Natsinet continued washing Adelle, pausing every so often to rinse out the sponge.
“Do you know what it’s like to grow up as the child of a so-called mixed race marriage, Mrs. Smith? It can be a blessing and a curse, depending on how you deal with it. I admit, sometimes I didn’t deal with it very well. I let those…feelings…that anger…simmer for a long time. My father was a physician in Eritrea. My mother was a missionary, from Philadelphia. Her family came to this country from Scotland two hundred years ago. She met my father while she was in Eritrea and she was enchanted with him. They conceived me before they married, and my father emigrated here. Despite his medical training, he was unable to practice medicine in this country. He found work as a…in a less prestigious position. I was raised in the suburbs and I still remember the look people gave us when we were anywhere in public—the mall, a grocery store, the movie theater. They were subtle, disapproving glances. Even though they didn’t outright say it, I could feel what they were thinking: what was that Black man, that African, doing with a White woman?”
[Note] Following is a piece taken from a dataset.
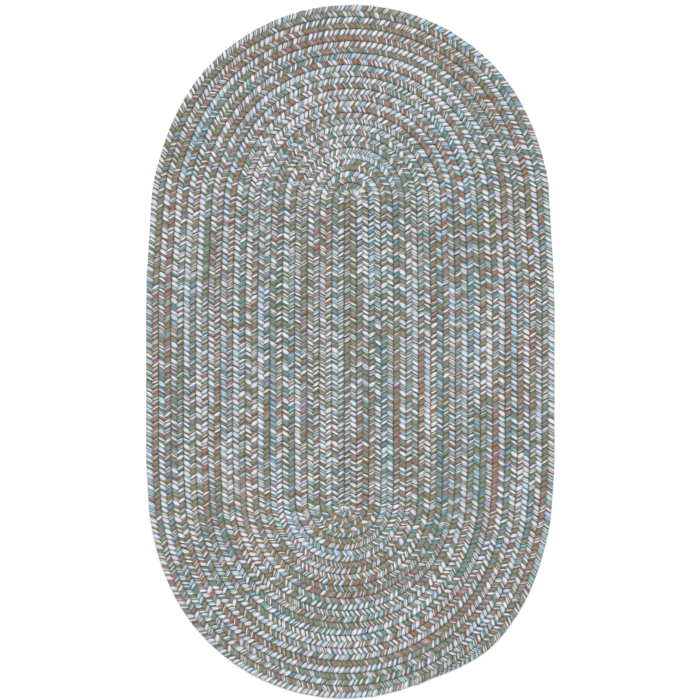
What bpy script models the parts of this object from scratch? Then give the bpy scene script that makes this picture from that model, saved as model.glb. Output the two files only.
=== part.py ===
"""Braided rug: one braid of three strands, coiled flat round a long fold and laced row to row.

Frame, in metres: the origin is under the middle of the rug, +Y runs along its length, +Z is up
and z = 0 is the underside.

The braid starts at the upper end of the fold, runs down the fold's right side, turns tightly
back up its left side, arches over its own start and goes on round, clockwise seen from above.
That makes sixteen rows left of the fold and seventeen right of it. The braid's tapered end lies
against the last row at the lower right.

Neighbouring rows are laced together, so they share the groove between them and the whole coil is
one body: a field of rounded ribs above, and the same rows flattened by the floor below.
"""

import math

import bmesh
import bpy

# The braid and the coil
BRAID_PITCH = 0.0264         # from one groove to the next, where the rows turn
LENGTH = 1.524               # end to end
TURNS = 16                   # rows left of the fold, above it and below it; one more lies right
LAST_ROW = TURNS + 1

# A row's section, from the groove it shares with one neighbour to the next
CROWN = 0.0120               # top of the rib, along its middle
SHOULDER = 0.0106            # height of the shoulders between the crown and the grooves
SHOULDER_IN = 0.25           # how far in from a groove they lie, as a share of the row's width
GROOVE_TOP = 0.0076          # bottom of the groove between two ribs
GROOVE_UNDER = 0.0022        # how far the groove below is lifted off the floor
RIM = 0.0058                 # height of the line where the outermost row is widest
TOP_SECTION = ((0.0, GROOVE_TOP), (SHOULDER_IN, SHOULDER), (0.5, CROWN), (1 - SHOULDER_IN, SHOULDER))
UNDER_SECTION = ((0.0, GROOVE_UNDER), (SHOULDER_IN, 0.0), (1 - SHOULDER_IN, 0.0))

# The rows lie a little looser at mid length, so the long sides bow outward
BOW = 0.03                   # added width there, as a share
BOW_UPPER = (0.397, 0.090)   # none at the first height, all of it at the second
BOW_LOWER = (-0.481, -0.217)

# The upper end leans to the right, and its shoulders are drawn in
LEAN = 0.0026                # how far to the right
LEAN_FROM = (0.30, 0.46)     # none at the first height, all of it at the second
DRAWN = 0.010                # width lost at the shoulders, as a share
DRAWN_FROM = (0.36, 0.46)
DRAWN_TO = (0.66, 0.50)

# The rows round both ends of the fold lie up the rug a little
LOWER_LIFT = 0.0079          # how far, round the lower end
LOWER_FROM = (1.0, 3.2)      # not at all this many rows out, all of it at the second number
LOWER_TO = (16.0, 7.5)
UPPER_LIFT = 0.0057          # how far, round the upper end
UPPER_TO = (12.0, 0.0)
LIFT_EASE = 0.10             # length of the straight runs over which it comes on

# The tapered end: the last row's width, as a share, at each step of the lower turn
TAPER = (1.0, 1.0, 1.0, 1.0, 1.0, 0.92, 0.50, 0.08, 0.0)

TURN_STEPS = 20              # flats in each half turn
STRAIGHT_STEPS = 4           # lengths in each straight run

UPPER_TURN = LENGTH / 2 - (TURNS + 0.5) * BRAID_PITCH   # where the upper half turns start
LOWER_TURN = -LENGTH / 2 + TURNS * BRAID_PITCH          # where the lower half turns start
FOLD = -BRAID_PITCH / 2                                 # the fold, seen along the rug
WELD = 0.00001


def between(value, limits):
    """An even rise from 0 at the first of two limits to 1 at the second, starting and stopping
    gently."""
    t = (value - limits[0]) / (limits[1] - limits[0])
    t = min(max(t, 0.0), 1.0)
    return t * t * (3 - 2 * t)


def lift(x, y):
    """How far up the rug a point lies, for the rows that it is out from the centre of its turn."""
    lower_out = math.hypot(x - FOLD, min(y - LOWER_TURN, 0.0)) / BRAID_PITCH
    lower = LOWER_LIFT * between(lower_out, LOWER_FROM) * between(lower_out, LOWER_TO)
    lower *= between(y, (LOWER_TURN + LIFT_EASE, LOWER_TURN))
    upper_out = math.hypot(x, max(y - UPPER_TURN, 0.0)) / BRAID_PITCH
    upper = UPPER_LIFT * between(upper_out, UPPER_TO)
    upper *= between(y, (UPPER_TURN - LIFT_EASE, UPPER_TURN))
    return lower + upper


def settled(x, y):
    """The place of a point once the long sides bow, the upper end leans and narrows, and the
    rows round both ends are lifted."""
    wider = BOW * between(y, BOW_UPPER) * between(y, BOW_LOWER)
    wider -= DRAWN * between(y, DRAWN_FROM) * between(y, DRAWN_TO)
    return x * (1 + wider) + LEAN * between(y, LEAN_FROM), y + lift(x, y)


def upper_turn(out, step):
    """A point on the half turns round the braid's start, `out` from their shared centre."""
    angle = math.pi * step / TURN_STEPS
    return out * math.cos(angle), UPPER_TURN + out * math.sin(angle)


def lower_turn(out, step):
    """A point on the half turns round the lower end of the fold."""
    angle = math.pi * step / TURN_STEPS
    return FOLD + out * math.cos(angle), LOWER_TURN - out * math.sin(angle)


def run_height(step):
    """How far along the rug a step of the straight runs lies."""
    return LOWER_TURN + (UPPER_TURN - LOWER_TURN) * step / STRAIGHT_STEPS


def right_run(out, step):
    """A point on the straight rows right of the fold."""
    return FOLD + out, run_height(step)


def left_run(out, step):
    """A point on the straight rows left of the fold."""
    return FOLD - out, run_height(step)


def section(profile, rows, fullness):
    """Distance and height of each line of a block of rows, from the inside to the outer edge.

    The outer edge is the rim. Where a further row lies against it, it is a groove instead, and
    `fullness` says how much of a row that neighbour is.
    """
    lines = [(row + share, height) for row in range(rows) for share, height in profile]
    lines.append((rows, RIM + (profile[0][1] - RIM) * fullness))
    return lines


def tail_section(profile, step):
    """The same for the last row alone, shrunk toward the rim as the braid tapers."""
    width = TAPER[step]
    lines = [(TURNS + share * width, RIM + (height - RIM) * math.sqrt(width))
             for share, height in profile]
    lines.append((TURNS + width, RIM))
    return lines


def neighbour(step):
    """How full the row outside the last turn is at a step of the lower turn."""
    return math.sqrt(TAPER[step]) if step < len(TAPER) else 0.0


def lay(bm, columns, place, inner=0.0):
    """Quads between neighbouring columns of section lines, set down by `place`."""
    verts = []
    for step, lines in enumerate(columns):
        column = []
        for out, height in lines:
            x, y = settled(*place((inner + out) * BRAID_PITCH, step))
            column.append(bm.verts.new((x, y, height)))
        verts.append(column)
    for a, b in zip(verts, verts[1:]):
        for i in range(len(a) - 1):
            bm.faces.new((a[i], a[i + 1], b[i + 1], b[i]))


def runs(bm, profile):
    """The straight rows on both sides of the fold."""
    lay(bm, [section(profile, TURNS, 0.0)] * (STRAIGHT_STEPS + 1), left_run)
    lay(bm, [section(profile, LAST_ROW, 0.0)] * (STRAIGHT_STEPS + 1), right_run)


def turns(bm, profile):
    """The rows round both ends."""
    steps = range(TURN_STEPS + 1)
    lay(bm, [section(profile, TURNS, 0.0)] * len(steps), upper_turn, inner=0.5)
    lay(bm, [section(profile, TURNS, neighbour(step)) for step in steps], lower_turn)


def tail(bm, profile):
    """The braid's tapered end, against the outside of the last turn."""
    lay(bm, [tail_section(profile, step) for step in range(len(TAPER))], lower_turn)


def start(bm):
    """The braid's rounded start, closed where it lies inside the first upper turn."""
    steps = range(TURN_STEPS + 1)
    shoulder_out = 0.5 - SHOULDER_IN
    dome = [(0.0, CROWN), (shoulder_out, SHOULDER), (0.5, GROOVE_TOP)]
    lay(bm, [dome] * len(steps), upper_turn)
    lay(bm, [[(shoulder_out, 0.0), (0.5, GROOVE_UNDER)]] * len(steps), upper_turn)
    land = [settled(*upper_turn(shoulder_out * BRAID_PITCH, step)) for step in steps]
    bm.faces.new([bm.verts.new((x, y, 0.0)) for x, y in land])


def coil_mesh():
    """The whole coil, welded along every shared line into one closed body."""
    bm = bmesh.new()
    for profile in (TOP_SECTION, UNDER_SECTION):
        runs(bm, profile)
        turns(bm, profile)
        tail(bm, profile)
    start(bm)
    bmesh.ops.remove_doubles(bm, verts=bm.verts, dist=WELD)
    bmesh.ops.dissolve_degenerate(bm, edges=bm.edges, dist=WELD)
    bmesh.ops.triangulate(bm, faces=bm.faces, quad_method="SHORT_EDGE")
    bmesh.ops.recalc_face_normals(bm, faces=bm.faces)
    mesh = bpy.data.meshes.new("braid_coil")
    bm.to_mesh(mesh)
    bm.free()
    return mesh


def yarn_material():
    """Matt yarn in the grey-green that the mixed colours give from afar."""
    material = bpy.data.materials.new("braid_yarn")
    material.use_nodes = True
    shader = material.node_tree.nodes["Principled BSDF"]
    shader.inputs["Base Color"].default_value = (0.32, 0.33, 0.32, 1.0)
    shader.inputs["Roughness"].default_value = 0.95
    return material


def main():
    for thing in list(bpy.data.objects):
        bpy.data.objects.remove(thing, do_unlink=True)
    rug = bpy.data.collections.new("braided_rug")
    bpy.context.scene.collection.children.link(rug)
    coil = bpy.data.objects.new("braid_coil", coil_mesh())
    coil.data.materials.append(yarn_material())
    rug.objects.link(coil)


main()
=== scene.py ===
# %% [markdown]
# # A braided rug
#
# The real rug is one braid, about forty-four metres of it, coiled flat round a long fold and laced
# row to row. The braid has three plump strands of mottled yarn, which cross over and under each
# other and show as two columns of short slanting legs in every row.
#
# A flat sheet with a picture of a braid on it would look right only from straight above. Here the
# three strands are carried along the whole coil as real tubes, so that the rows are ribs, the
# edge is scalloped, and the legs stand up between real slits.

import bpy
import numpy as np
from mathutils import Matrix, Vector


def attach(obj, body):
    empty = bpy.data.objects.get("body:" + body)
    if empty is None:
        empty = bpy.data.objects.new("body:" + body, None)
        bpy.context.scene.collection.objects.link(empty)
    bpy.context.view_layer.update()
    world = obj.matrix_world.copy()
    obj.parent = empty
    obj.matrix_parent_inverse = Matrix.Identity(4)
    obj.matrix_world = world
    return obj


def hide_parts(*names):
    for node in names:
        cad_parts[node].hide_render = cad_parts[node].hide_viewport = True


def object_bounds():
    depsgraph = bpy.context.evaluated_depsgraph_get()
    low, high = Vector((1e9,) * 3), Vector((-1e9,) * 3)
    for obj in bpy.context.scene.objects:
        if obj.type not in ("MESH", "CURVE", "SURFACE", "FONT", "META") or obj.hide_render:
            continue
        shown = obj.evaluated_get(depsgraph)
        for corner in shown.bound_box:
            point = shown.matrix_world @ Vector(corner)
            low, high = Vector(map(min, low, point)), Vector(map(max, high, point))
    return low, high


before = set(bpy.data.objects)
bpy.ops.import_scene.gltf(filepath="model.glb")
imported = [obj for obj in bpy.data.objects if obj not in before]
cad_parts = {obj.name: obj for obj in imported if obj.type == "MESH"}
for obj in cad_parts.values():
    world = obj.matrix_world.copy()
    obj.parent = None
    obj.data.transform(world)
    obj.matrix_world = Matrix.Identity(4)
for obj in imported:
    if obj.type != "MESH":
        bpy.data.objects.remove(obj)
cad_low, cad_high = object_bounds()
WIDTH, LENGTH, THICK = (cad_high[i] - cad_low[i] for i in range(3))
print(f"coil {WIDTH * 1000:.0f} x {LENGTH * 1000:.0f} x {THICK * 1000:.1f} mm")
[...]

Adelle was stunned. She didn’t know how to react. Of course, she’d heard similar stories from mixed race couples and had always had an answer for them; you followed Malcolm X’s advice: be polite, be peaceful, be courteous, obey the law, respect everyone; but if someone lays their hand on you, send them to the cemetery. She’d always empathized with the struggles of mixed-race children. But things were different now. She was incapacitated. And she was at the mercy of a woman who was obviously very disturbed. She didn’t care what this bitch had gone through as a child. She just wanted her dead.
“Some of the White kids at school called me nigger and my mother taught me to never take that kind of shit,” Natsinet continued. “I had my share of fights in school. In time, they left me alone.”
Adelle could see herself saying, good for you if she had her speech. Instead she could only nod.